If you do, you DO NOT win. It is actually just that simple.
So many people fail to understand that simple reality; they forget that not every voter thinks just like they do.
Like you as a voter (and I am not picking on you) and your own strongly held personal political beliefs, you have a polar opposite who holds the opposite political beliefs just as strongly. As a zero-sum game, both positions are just as valid, though you might not think so.
Those other people get to vote, too.

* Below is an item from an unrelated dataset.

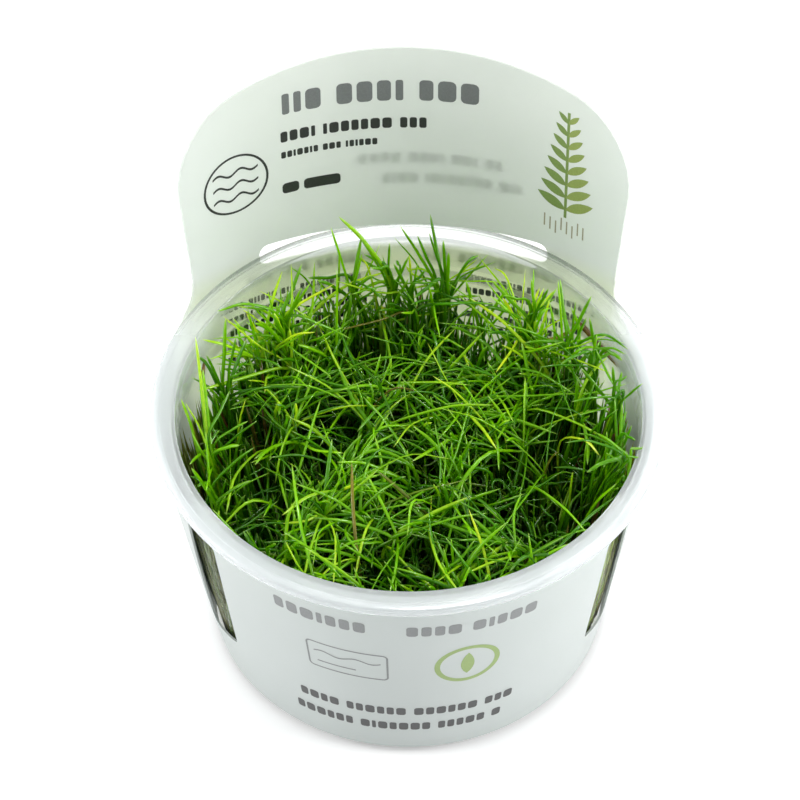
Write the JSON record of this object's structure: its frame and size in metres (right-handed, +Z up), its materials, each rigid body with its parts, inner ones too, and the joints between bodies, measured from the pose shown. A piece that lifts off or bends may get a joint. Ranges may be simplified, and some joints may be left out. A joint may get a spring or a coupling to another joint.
{
  "type": "potted aquarium plant",
  "caption": "Dwarf hairgrass growing in gel in a flanged clear plastic cup, with a white printed sleeve that rises behind it as an arched panel.",
  "frame": {"origin": "middle of the cup's underside, which stands on the table", "axes": "+Z up; the front, where the sleeve is low, faces -Y; the tall panel stands at +Y"},
  "size_m": [0.1, 0.102, 0.1047],
  "materials": {
    "clear_plastic": "polished",
    "white_sheet": "satin",
    "gel": "polished",
    "grass": "satin"
  },
  "bodies": {
    "root": {"cup": "clear_plastic", "growth_medium": "gel", "sleeve": "white_sheet", "tuft_01": "grass", "tuft_02": "grass", "tuft_03": "grass", "tuft_04": "grass", "tuft_05": "grass", "tuft_06": "grass", "tuft_07": "grass", "tuft_08": "grass", "tuft_09": "grass", "tuft_10": "grass", "tuft_11": "grass", "tuft_12": "grass", "tuft_13": "grass", "tuft_14": "grass", "tuft_15": "grass", "tuft_16": "grass", "tuft_17": "grass", "tuft_18": "grass", "tuft_19": "grass", "tuft_20": "grass", "tuft_21": "grass", "tuft_22": "grass", "tuft_23": "grass", "tuft_24": "grass"}
  },
  "joints": []
}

And any politician worth his salt would try to get that other person's vote if he could.
You cannot win elections in a state or district by playing to only one side if the political split is close to 50/50; you must do your best to win a many of those votes as you can and then govern or represent ALL voters in your state district, not just the ones that voted for you.
That's what the Republicans have been doing, they think that once in office they possess a mandate to only represent Republican political points of view, Republican voters, and now look where that is taking them, right off of a cliff.
The Republican governors who immediately tried to ram through their agenda after getting elected forgot about all the voters who *didn't* vote for them, and those people got pissed off, big time, in Wisconsin, in Ohio, Michigan, Florida, feeling totally politically disenfranchised.
They are all doing something about it.
Boehner and Cantor are doing the same thing in the House, I mean, these guys are fucking up in a rather huge way because they are ruling like there is no other political party, ignoring everything else in order to ram through their pro-corporate, pro wealthy, anti-worker agenda.
And yet there are those here who would want Obama to rule the same way, instead of governing every citizen in this country, those to his Left want him to be their version of Bush, ignoring dissident opinion, and just move his own agenda forward.
Look how well governing that way worked out for us in the last eight years.
I do not have much animosity toward many of the stances espoused by Dennis Kucinich, I do not agree with all of them, but he has some valid solutions on many issues where I find common ground with him.
My complaint with him is that he is a flawed candidate, and because of those flaws, his message gets lost. He is far from perfect, but too many here only hear his speeches without really knowing anything at all about the man giving them.
You cannot have one without the other, the stirring words come with along with the flaws.